A lot of business and IT people still tend to think of anything related to the term Web 2.0 as being a consumer phenomenon. But over the last few years a wide variety of Web 2.0 technologies have wormed their way into the enterprise. The question that a lot of people have is just what has the business impact of all these Web 2.0 technologies actually been.
Cisco this week offered itself up as a prime example of a company that has derived substantial benefits from Web 2.0 applications and technologies in the enterprise. Cisco wants other companies to follow it lead because it is gearing up to bring a Web 2.0 collaboration platform to market and customers that adopt Web 2.0 technologies tend to consume a lot more network bandwidth, which usually means an upgrade to the network infrastructure.
Cisco says its journey on the Web began 10 years ago when it started shifting business processes to the Web. This Web 1.0 phase of investments continue to yield significant returns, with Cisco attributing about $3.7 billion worth of benefits in fiscal 2008 alone to these investments. Cisco says that its more recent investments in Web 2.0 technologies over a 12-month period yielded a return of $691 million in benefits in fiscal 2008, providing a total benefit from Web technologies in fiscal 2008 of $4.4 billion.

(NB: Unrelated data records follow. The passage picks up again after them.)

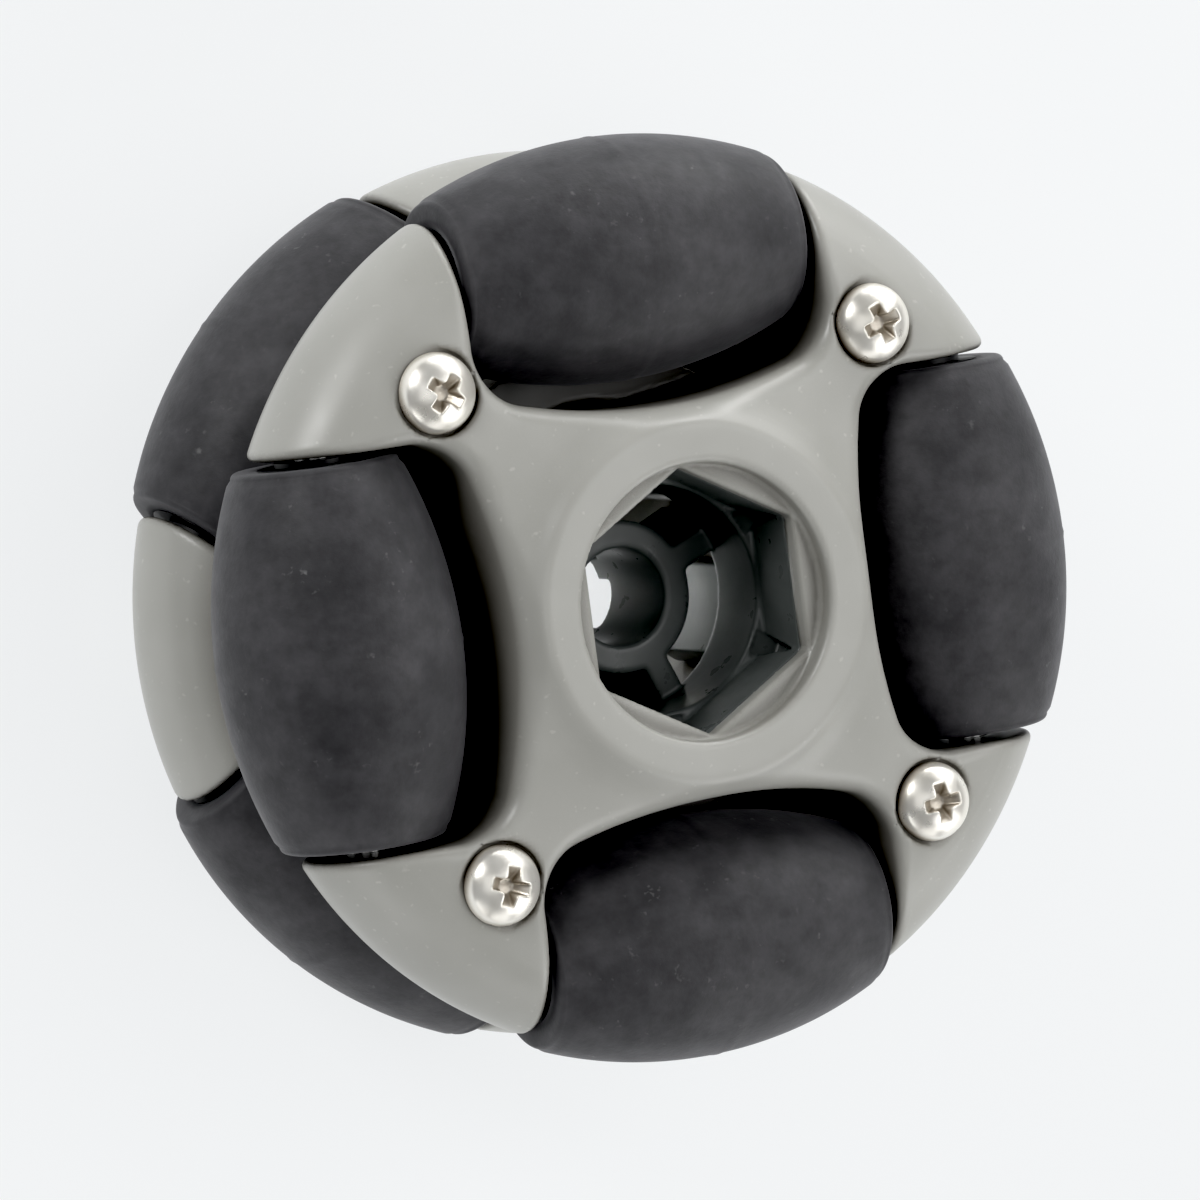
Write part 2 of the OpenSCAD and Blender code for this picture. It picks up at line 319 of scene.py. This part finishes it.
def new_piece(name, P, F, body, replaces=(), smooth=True):
    mesh = bpy.data.meshes.new(name)
    mesh.from_pydata((np.asarray(P) * MM).tolist(), [], np.asarray(F).tolist())
    mesh.validate()
    if smooth:
        mesh.shade_smooth()
    obj = bpy.data.objects.new(name, mesh)
    bpy.context.scene.collection.objects.link(obj)
    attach(obj, body)
    if replaces:
        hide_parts(*replaces)
    return obj


def slice_flat(P, F, cuts):
    """Cuts a mesh with planes z = level, keeps the side named by sign and closes it with a flat, sharp-edged face."""
    mesh = bpy.data.meshes.new("slice")
    mesh.from_pydata(np.asarray(P).tolist(), [], np.asarray(F).tolist())
    bm = bmesh.new()
    bm.from_mesh(mesh)
    bpy.data.meshes.remove(mesh)
    for level, sign in cuts:
        geom = bm.verts[:] + bm.edges[:] + bm.faces[:]
        bmesh.ops.bisect_plane(bm, geom=geom, dist=0.002, plane_co=(0, 0, level), plane_no=(0, 0, sign), clear_inner=True)
        rim = [e for e in bm.edges if e.is_boundary and all(abs(v.co.z - level) < 0.01 for v in e.verts)]
        bmesh.ops.triangle_fill(bm, use_beauty=True, use_dissolve=False, edges=rim, normal=(0, 0, -sign))
    loose = [v for v in bm.verts if not v.link_faces]
    bmesh.ops.delete(bm, geom=loose, context="VERTS")
    bmesh.ops.recalc_face_normals(bm, faces=bm.faces[:])
    return bm


def piece_from_bm(name, bm, body, replaces, sharp_levels=()):
    for f in bm.faces:
        f.smooth = True
    for e in bm.edges:
        if len(e.link_faces) == 2 and any(abs(v.co.z - l) < 0.004 for l in sharp_levels for v in e.verts[:1]) \
                and all(any(abs(v.co.z - l) < 0.004 for l in sharp_levels) for v in e.verts):
            a, b = (f.normal for f in e.link_faces)
            if a.dot(b) < 0.8:
                e.smooth = False
    bmesh.ops.scale(bm, vec=(MM, MM, MM), verts=bm.verts)
    mesh = bpy.data.meshes.new(name)
    bm.to_mesh(mesh)
    bm.free()
    obj = bpy.data.objects.new(name, mesh)
    bpy.context.scene.collection.objects.link(obj)
    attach(obj, body)
    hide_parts(*replaces)
    return obj


def lathe(profile, n):
    """Closed surface of revolution about Z from (radius, z) points that start and end on the same loop."""
    prof = np.array(profile, float)
    m = len(prof)
    ang = np.linspace(0, 2 * math.pi, n, endpoint=False)
    P = np.stack([np.outer(np.cos(ang), prof[:, 0]), np.outer(np.sin(ang), prof[:, 0]),
                  np.outer(np.ones(n), prof[:, 1])], 2).reshape(-1, 3)
    F = []
    for i in range(n):
        j = (i + 1) % n
        for k in range(m):
            l = (k + 1) % m
            F.append((i * m + k, j * m + k, j * m + l, i * m + l))
    return P, np.array(F)


# ---------------------------------------------------------------- housing
H = 0.2
P, F = surface_net(row_field, (-24, -24, 5.4), (24, 24, 13.1), H)
cover_bm = slice_flat(P, F, [(ROW_Z, 1)])
front_shell = piece_from_bm("front_shell", cover_bm, "hub", ["front_cover"], (ROW_Z,))

P, F = surface_net(hub_field, (-24, -24, -6.5), (24, 24, 6.5), H * 1.15)
hub_bm = slice_flat(P, F, [(ROW_Z, -1), (-ROW_Z, 1)])
middle_shell = piece_from_bm("middle_shell", hub_bm, "hub", ["centre_hub"], (ROW_Z, -ROW_Z))

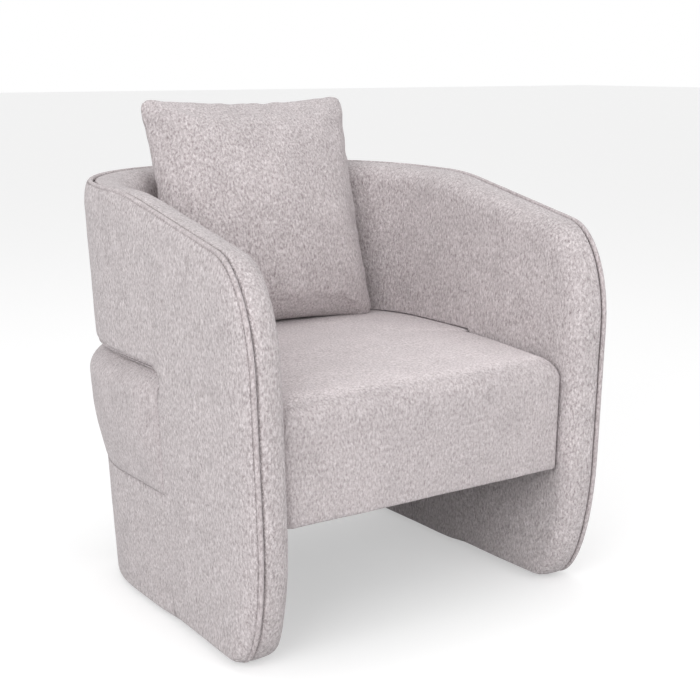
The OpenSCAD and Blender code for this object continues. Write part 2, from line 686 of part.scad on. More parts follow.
// Bolts up through the legs' top plates into the curved back rail
leg_bolt_turn = 4;
leg_bolt_spots = [[1, (rail_spots[0][1] + side_length) / 2, 0], [1, side_length, leg_bolt_turn]];
leg_bolt_grip = 45;
function leg_bolt_place(s) = spot(s, box_inset + rail_thickness / 2, seat_bottom);
module leg_bolt_holes() {
    for (s = leg_bolt_spots) let (p = leg_bolt_place(s))
        translate([p[0], p[1], leg_top_low - overrun])
            cylinder(h = rail_base + leg_bolt_grip + overrun - leg_top_low, r = bolt_radius + skin_gap / 5);
}
module leg_bolts() {
    color("#55585c") for (side = [0, 1]) mirror([side, 0, 0]) for (s = leg_bolt_spots)
        let (p = leg_bolt_place(s)) {
            translate([p[0], p[1], leg_top_low - bolt_head_height])
                cylinder(h = bolt_head_height, r = bolt_head_radius);
            translate([p[0], p[1], leg_top_low - bolt_head_height / 2])
                cylinder(h = rail_base + leg_bolt_grip - leg_top_low, r = bolt_radius);
        }
}

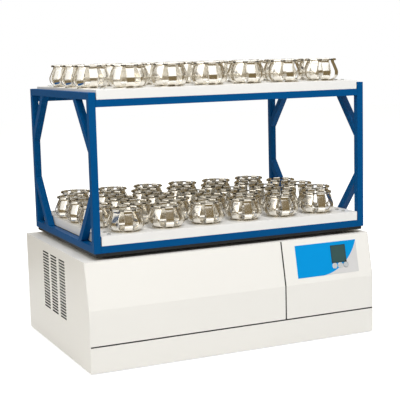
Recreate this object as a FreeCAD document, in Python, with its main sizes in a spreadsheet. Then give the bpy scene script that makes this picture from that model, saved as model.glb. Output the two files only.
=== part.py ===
import FreeCAD, Part
import Sketcher
import math
import os

# Double-deck orbital shaker, millimetres, +Z up.
# Origin: middle of the housing's footprint, on the surface that the feet stand on. The front faces -Y.
# At rest the cranks point to +X, so the platform stands one crank radius to the right of its shaft.

HOUSING = {
    "base_width": 1140,
    "base_depth": 749,
    "base_top": 385,
    "skirt_gap": 4,
    "front_setback": 34,
    "crease_height": 222,
    "groove_height": 96,
    "groove_width": 5,
    "seam_x": 191,
    "panel_sheet": 2,
    "rear_recess": 6,
    "fold_depth": 14,
    "support_bar": 20,
    "support_strip": 30,
    "bottom_sheet": 4,
    "foot_radius": 24,
    "foot_taper": 4,
    "foot_height": 12,
    "foot_inset_x": 70,
    "foot_inset_y": 69.5,
}

VENTS = {
    "vent_columns": 3,
    "vent_rows": 20,
    "vent_length": 72,
    "vent_opening": 6.5,
    "vent_column_pitch": 98,
    "vent_row_pitch": 11,
    "vent_middle_z": 243.5,
    "outlet_columns": 2,
    "outlet_rows": 8,
    "outlet_middle_x": 300,
    "outlet_middle_z": 250,
}

CONTROLS = {
    "overlay_left": 246,
    "overlay_right": 511,
    "overlay_low": 22,
    "overlay_high": 143.5,
    "film": 0.6,
    "curve_middle_x": 455,
    "curve_middle_up": 64,
    "curve_end_x": 361,
    "display_left": 398,
    "display_low": 65,
    "display_width": 62,
    "display_tall": 64,
    "display_glass": 1.2,
    "button_count": 3,
    "button_radius": 9.5,
    "button_first_x": 408.6,
    "button_pitch": 24.3,
    "button_up": 53.3,
    "button_gap": 0.3,
    "button_proud": 2.5,
    "button_travel": 1.5,
    "button_flange": 2,
    "button_flange_sheet": 1.5,
    "board_depth": 15,
    "board_sheet": 1.6,
    "board_margin": 6,
    "standoff_radius": 4,
    "switch_side": 12,
}

DRIVE = {
    "shaft_y": 17,
    "crank_radius": 13,
    "running_gap": 0.1,
    "loop_gap": 0.4,
    "seat_gap": 0.3,
    "deck_top": 330,
    "deck_sheet": 12,
    "deck_end_clearance": 95,
    "deck_side_clearance": 64.5,
    "leg_side": 40,
    "leg_inset": 30,
    "flange_sheet": 12,
    "main_shaft_radius": 20,
    "main_flange_radius": 66,
    "main_housing_radius": 46,
    "main_housing_length": 90,
    "main_disc_radius": 50,
    "main_shoulder_radius": 18,
    "main_pin_radius": 12,
    "idler_inset_x": 90,
    "idler_inset_y": 85,
    "idler_shaft_radius": 10,
    "idler_flange_radius": 42,
    "idler_housing_radius": 28,
    "idler_housing_length": 60,
    "idler_disc_radius": 30,
    "idler_shoulder_radius": 13,
    "idler_pin_radius": 8,
    "crank_disc": 12,
    "crank_top": 374,
    "cover_hole_gap": 5,
    "weight_radius": 120,
    "weight_sheet": 16,
    "weight_half_angle": 75,
    "pulley_low": 190,
    "pulley_face": 24,
    "pulley_rim": 4,
    "pulley_lip": 2,
    "main_pulley_radius": 125,
    "motor_pulley_radius": 30,
    "pulley_web": 8,
    "pulley_hub_radius": 34,
    "pulley_rim_depth": 16,
    "belt_sheet": 4,
    "motor_x": -240,
    "motor_radius": 62,
    "motor_length": 128,
    "motor_shaft_radius": 8,
    "motor_plate_sheet": 8,
    "motor_plate_front": 88,
    "motor_plate_rear": 40,
    "motor_plate_half": 94,
    "motor_post_radius": 8,
    "motor_post_x": 22,
    "motor_post_far": 72,
    "motor_post_y": 78,
    "motor_drop": 8,
}

POWER = {
    "unit_width": 220,
    "unit_depth": 150,
    "unit_tall": 110,
    "unit_leg_clearance": 15,
    "unit_from_front": 194.5,
    "inlet_from_side": 140,
    "inlet_z": 60,
    "inlet_width": 28,
    "inlet_tall": 20,
    "inlet_depth": 22,
    "inlet_lip": 4,
    "inlet_wall": 3,
    "pin_pitch": 7,
    "pin_width": 4,
    "pin_sheet": 2,
    "rocker_from_side": 100,
    "rocker_width": 14,
    "rocker_tall": 24,
    "rocker_depth": 6,
    "rocker_tip": 3.2,
    "rocker_tilt_angle": 8,
    "rocker_gap": 0.5,
    "bezel_wall": 3,
    "bezel_depth": 14,
    "cover_screw_radius": 5,
    "cover_screw_head": 3,
    "cover_screw_inset": 26,
}

FRAME = {
    "table_gap": 12,
    "table_sheet": 12,
    "table_inset": 6,
    "table_hole_gap": 2,
    "table_housing_main": 40,
    "table_housing_idler": 25,
    "table_housing_tall": 30,
    "frame_length": 1085,
    "frame_depth": 706,
    "frame_tall": 548,
    "tube": 25,
    "tube_wall": 2,
    "brace_run": 131,
    "brace_rise": 158,
    "tray_end_gap": 3.5,
    "tray_tall": 33,
    "tray_sheet": 2,
    "screw_inset_x": 40,
    "screw_inset_y": 36,
    "screw_pitch": 45,
    "screw_radius": 7,
    "screw_head": 5,
}

CLAMPS = {
    "row_count": 5,
    "end_row_clamp_count": 6,
    "middle_row_clamp_count": 7,
    "end_row_pitch": 155,
    "end_row_shift": -10,
    "upper_front_row_shift": 15.5,
    "middle_row_pitch": 152,
    "row_pitch": 139,
    "clamp_disc_radius": 53,
    "clamp_disc_sheet": 3,
    "finger_count": 8,
    "finger_turn": -11,
    "finger_width": 28,
    "finger_sheet": 2.4,
    "finger_foot": 50,
    "bulge_radius": 66,
    "bulge_up": 33,
    "neck_radius": 52,
    "finger_tall": 80,
}

doc = FreeCAD.newDocument("double_deck_shaker")
sheet = doc.addObject("Spreadsheet::Sheet", "Sizes")
nodes = []


def fill_sheet(tables):
    row = 0
    for table in tables:
        for name, value in table.items():
            row += 1
            sheet.set("A%d" % row, name)
            sheet.set("B%d" % row, str(value))
            sheet.setAlias("B%d" % row, name)
    doc.recompute()


def size(name):
    return float(sheet.get(name))


def count(name):
    return int(round(size(name)))


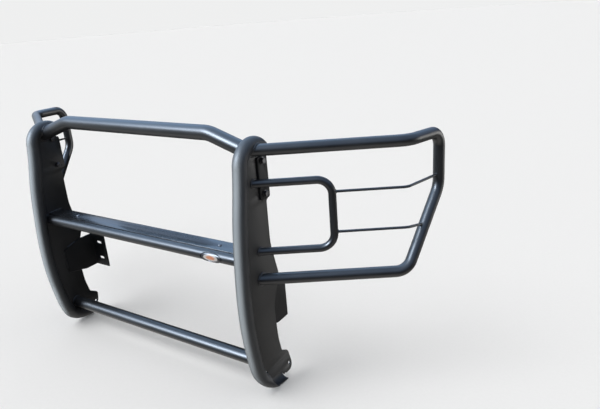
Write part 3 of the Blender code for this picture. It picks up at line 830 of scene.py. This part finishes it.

Behind the numbers, Cisco is saying that it invested roughly $82 million in Web 2.0 technologies to create about $772 million worth of returns on that investment. The primary benefits that Cisco cites when describing those returns are improved remote collaboration that reduced travel requirements, more time spent working thanks to more robust telecommuting capabilities, better optimization of employees with specialized skills, and improved sales productivity. Specifically, Cisco says collaboration software reduced costs by $251 million a year, increased margins by $142 million and generated employee time savings of $380 million a year.
The problem a lot of financial people are going to have with these numbers if that, outside of the sales figures, how they get measured is open to interpretation. But no matter how you measure them exactly, the purpose of making technology investments in the first place is to improve the productivity of employees. Cisco estimates that increased collaboration on the Web is going to increase the productivity of every employee by 3 percent to 5 percent over the next five years, which it says will prove to be the main driver behind increased corporate productivity over the next 10 years. Cisco claims that it saw a 4.9 percent productivity increase in fiscal 2008 as a result of improved collaboration on the Web.
To whatever degree that proves to be true, the simple fact is that corporations are going to have a very hard time attracting the kind of talent they are looking for if they are not providing the latest in Web application software. To underscore that point, the Economist Intelligence Unit predicts that by 2010, 62 percent of all employees will be working with teams of people distributed across multiple locations.
When it comes to anything related to Web 2.0 in the enterprise, there is no doubt that the business mileage derived from these investments will vary widely. But the simple truth of the matter is that these technologies are necessary to staying competitive, especially in the worst of times when we need to get the most out of every employee. As always, what will ultimately separate one business from the next is not necessarily the technology itself, but how they use it.
But if you don't use it, then you don't stand a chance at all.